In summary, we have created 2 Streamlit apps for object detection. One uses YoloV5 and another uses YoloV7. Both models are trained to detect 6 types of objects: unripe strawberry, strawberry flower, grape, watermelon, chicken, and duck. Detection can be done not only inside images, but videos as well. Although Streamlit does not support the videos that are created from OpenCV in any browsers except Torch.
During the experiment, we tried using multiple object detection models since our main focus was not only on accuracy, but also on performance. Unfortunately, the credit in Google Vertex AI is not enough to train several times.
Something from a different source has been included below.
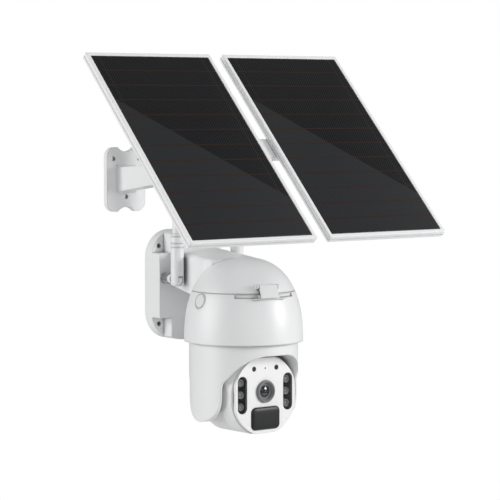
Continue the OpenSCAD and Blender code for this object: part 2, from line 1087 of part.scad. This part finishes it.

The value of credits were approximately 30 euros per one training, so we had to exclude Google Vertex AI. Most annotation tools do not support group-collaboration of data labeling, and some are not available for free, so we decided to split the categories evenly among us and agreed on labeling standard, so that the software could produce the same index. Each time we re-trained our models with new test images, we gathered the results and compared the accuracy between both models. It became apparent that, on average, YoloV5 had slightly better accuracy than YoloV7.
We have experimented with the artificial intelligence workflow. From data preparation, training and validation, benchmarking to implementation. We learned the fundamentals of machine learning in real situations and workplaces. We also understood the quirks of workflow and team collaboration on an artificial intelligence project and became better prepared to develop a new AI project from the ground up.
Both YOLO5 and YOLO7 are run on a Streamlit server. Website has two pages that can be accessed from the dropdown menu named ‘Select input’ on the left side. One is used for detecting objects from an image and another one is used for videos.